STATED GOAL -> The required output is a word-for-word copy of the lines from the line bearing "const clearance = toSolid(bladeGeometry(leaf, BLADE_THICKNESS" through the line bearing "obj.data.transform(world)", inclusive, and no other lines.

DATA LINES ->

* Start *

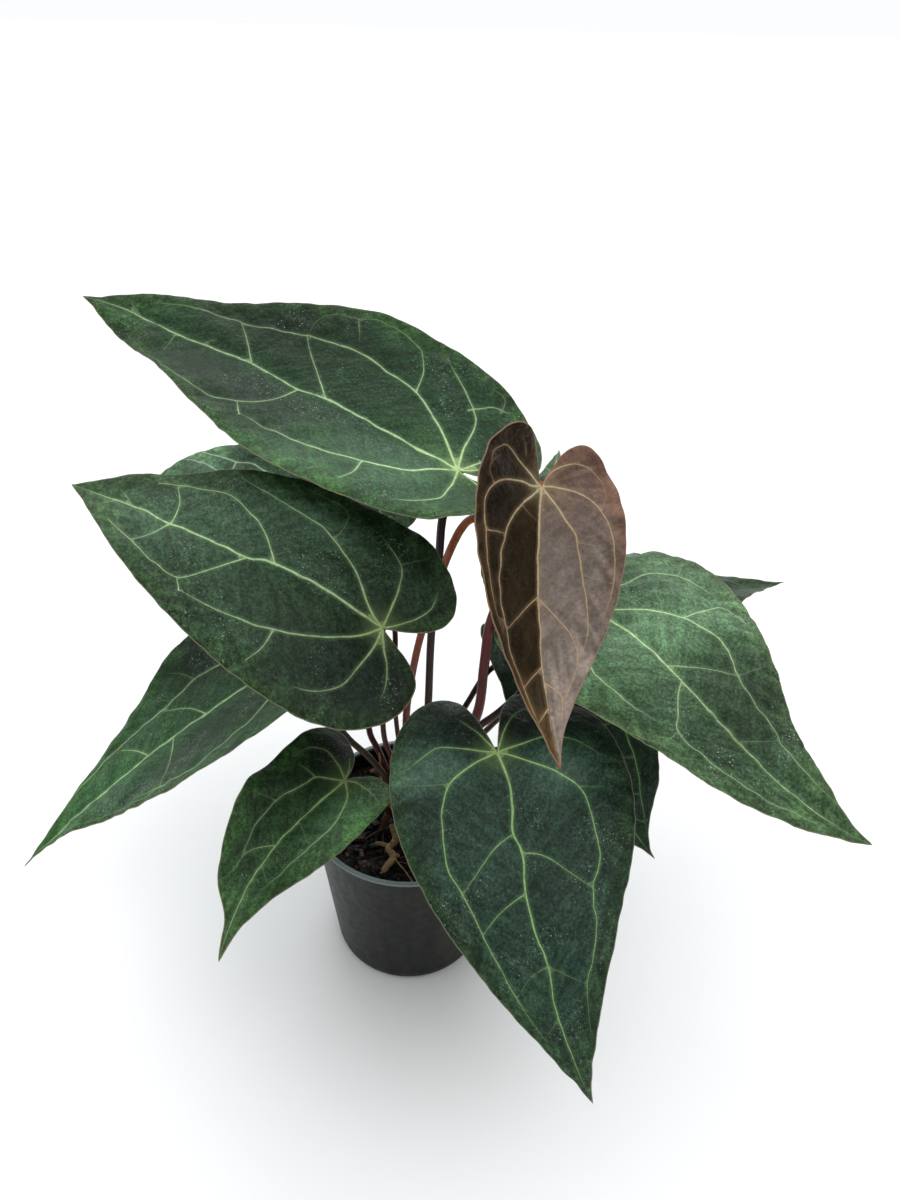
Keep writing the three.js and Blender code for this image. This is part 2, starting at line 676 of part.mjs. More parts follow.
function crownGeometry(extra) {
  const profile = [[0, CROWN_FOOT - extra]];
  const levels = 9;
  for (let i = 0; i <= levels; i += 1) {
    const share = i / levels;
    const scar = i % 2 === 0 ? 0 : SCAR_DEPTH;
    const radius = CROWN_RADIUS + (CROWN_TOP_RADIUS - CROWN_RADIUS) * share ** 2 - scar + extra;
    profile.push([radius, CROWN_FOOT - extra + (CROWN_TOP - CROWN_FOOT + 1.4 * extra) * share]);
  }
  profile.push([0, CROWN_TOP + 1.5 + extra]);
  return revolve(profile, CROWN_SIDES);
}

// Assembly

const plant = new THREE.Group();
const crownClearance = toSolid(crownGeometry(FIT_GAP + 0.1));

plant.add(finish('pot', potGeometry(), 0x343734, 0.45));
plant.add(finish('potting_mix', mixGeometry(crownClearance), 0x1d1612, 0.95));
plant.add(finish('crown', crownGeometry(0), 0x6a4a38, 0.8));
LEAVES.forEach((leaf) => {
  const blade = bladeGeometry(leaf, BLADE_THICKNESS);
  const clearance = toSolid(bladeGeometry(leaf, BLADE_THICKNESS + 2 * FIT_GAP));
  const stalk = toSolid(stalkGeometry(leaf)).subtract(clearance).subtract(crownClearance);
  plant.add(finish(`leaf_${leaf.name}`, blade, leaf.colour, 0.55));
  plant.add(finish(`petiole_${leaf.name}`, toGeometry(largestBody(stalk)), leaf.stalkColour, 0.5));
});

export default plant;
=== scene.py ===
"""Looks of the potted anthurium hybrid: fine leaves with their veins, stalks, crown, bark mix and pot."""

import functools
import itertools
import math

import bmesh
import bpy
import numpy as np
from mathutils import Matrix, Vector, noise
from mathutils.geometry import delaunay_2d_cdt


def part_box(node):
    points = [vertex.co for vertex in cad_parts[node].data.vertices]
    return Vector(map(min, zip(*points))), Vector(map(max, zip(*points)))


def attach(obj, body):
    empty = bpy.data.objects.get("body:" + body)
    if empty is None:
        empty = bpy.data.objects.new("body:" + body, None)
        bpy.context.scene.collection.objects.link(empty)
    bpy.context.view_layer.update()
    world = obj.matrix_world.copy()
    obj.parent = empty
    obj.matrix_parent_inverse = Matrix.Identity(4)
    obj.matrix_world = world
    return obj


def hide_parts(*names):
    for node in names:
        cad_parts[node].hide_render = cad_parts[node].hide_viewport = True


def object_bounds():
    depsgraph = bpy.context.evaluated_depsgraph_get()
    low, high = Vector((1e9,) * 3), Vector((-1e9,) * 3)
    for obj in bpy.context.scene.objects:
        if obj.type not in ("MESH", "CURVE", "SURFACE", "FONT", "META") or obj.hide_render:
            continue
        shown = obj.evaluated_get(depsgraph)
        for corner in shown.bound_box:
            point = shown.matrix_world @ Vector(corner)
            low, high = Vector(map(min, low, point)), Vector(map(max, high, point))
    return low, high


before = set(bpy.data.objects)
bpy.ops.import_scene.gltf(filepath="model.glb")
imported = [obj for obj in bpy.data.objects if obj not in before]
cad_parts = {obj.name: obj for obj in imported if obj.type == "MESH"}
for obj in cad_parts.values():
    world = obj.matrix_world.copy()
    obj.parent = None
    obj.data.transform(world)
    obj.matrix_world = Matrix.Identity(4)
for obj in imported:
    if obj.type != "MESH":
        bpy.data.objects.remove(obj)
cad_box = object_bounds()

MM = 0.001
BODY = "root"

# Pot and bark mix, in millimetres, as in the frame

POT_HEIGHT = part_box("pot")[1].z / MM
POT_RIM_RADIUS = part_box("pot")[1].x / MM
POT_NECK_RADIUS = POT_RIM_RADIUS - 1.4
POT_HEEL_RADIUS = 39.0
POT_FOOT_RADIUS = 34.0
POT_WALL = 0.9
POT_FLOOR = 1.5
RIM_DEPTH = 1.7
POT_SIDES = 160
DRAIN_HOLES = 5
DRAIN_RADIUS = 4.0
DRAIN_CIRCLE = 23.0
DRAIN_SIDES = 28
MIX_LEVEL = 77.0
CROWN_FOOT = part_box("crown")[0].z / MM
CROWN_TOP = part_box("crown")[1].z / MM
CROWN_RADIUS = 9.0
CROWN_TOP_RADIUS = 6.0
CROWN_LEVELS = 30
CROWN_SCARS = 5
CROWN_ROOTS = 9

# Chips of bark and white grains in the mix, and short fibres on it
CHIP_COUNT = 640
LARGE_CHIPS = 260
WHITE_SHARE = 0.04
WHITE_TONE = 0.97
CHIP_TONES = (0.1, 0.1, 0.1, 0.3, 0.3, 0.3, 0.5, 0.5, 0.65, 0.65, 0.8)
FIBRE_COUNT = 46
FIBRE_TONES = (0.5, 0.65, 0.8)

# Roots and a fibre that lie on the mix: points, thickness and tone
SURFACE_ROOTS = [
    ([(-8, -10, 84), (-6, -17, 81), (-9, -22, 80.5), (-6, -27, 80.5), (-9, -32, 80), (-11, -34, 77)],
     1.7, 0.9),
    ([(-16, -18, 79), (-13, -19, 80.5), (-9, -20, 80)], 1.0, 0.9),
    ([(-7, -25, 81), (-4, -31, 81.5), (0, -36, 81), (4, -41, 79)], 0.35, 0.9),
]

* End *

RIGHT ANSWER ->
  const clearance = toSolid(bladeGeometry(leaf, BLADE_THICKNESS + 2 * FIT_GAP));
  const stalk = toSolid(stalkGeometry(leaf)).subtract(clearance).subtract(crownClearance);
  plant.add(finish(`leaf_${leaf.name}`, blade, leaf.colour, 0.55));
  plant.add(finish(`petiole_${leaf.name}`, toGeometry(largestBody(stalk)), leaf.stalkColour, 0.5));
});

export default plant;
=== scene.py ===
"""Looks of the potted anthurium hybrid: fine leaves with their veins, stalks, crown, bark mix and pot."""

import functools
import itertools
import math

import bmesh
import bpy
import numpy as np
from mathutils import Matrix, Vector, noise
from mathutils.geometry import delaunay_2d_cdt


def part_box(node):
    points = [vertex.co for vertex in cad_parts[node].data.vertices]
    return Vector(map(min, zip(*points))), Vector(map(max, zip(*points)))


def attach(obj, body):
    empty = bpy.data.objects.get("body:" + body)
    if empty is None:
        empty = bpy.data.objects.new("body:" + body, None)
        bpy.context.scene.collection.objects.link(empty)
    bpy.context.view_layer.update()
    world = obj.matrix_world.copy()
    obj.parent = empty
    obj.matrix_parent_inverse = Matrix.Identity(4)
    obj.matrix_world = world
    return obj


def hide_parts(*names):
    for node in names:
        cad_parts[node].hide_render = cad_parts[node].hide_viewport = True


def object_bounds():
    depsgraph = bpy.context.evaluated_depsgraph_get()
    low, high = Vector((1e9,) * 3), Vector((-1e9,) * 3)
    for obj in bpy.context.scene.objects:
        if obj.type not in ("MESH", "CURVE", "SURFACE", "FONT", "META") or obj.hide_render:
            continue
        shown = obj.evaluated_get(depsgraph)
        for corner in shown.bound_box:
            point = shown.matrix_world @ Vector(corner)
            low, high = Vector(map(min, low, point)), Vector(map(max, high, point))
    return low, high


before = set(bpy.data.objects)
bpy.ops.import_scene.gltf(filepath="model.glb")
imported = [obj for obj in bpy.data.objects if obj not in before]
cad_parts = {obj.name: obj for obj in imported if obj.type == "MESH"}
for obj in cad_parts.values():
    world = obj.matrix_world.copy()
    obj.parent = None
    obj.data.transform(world)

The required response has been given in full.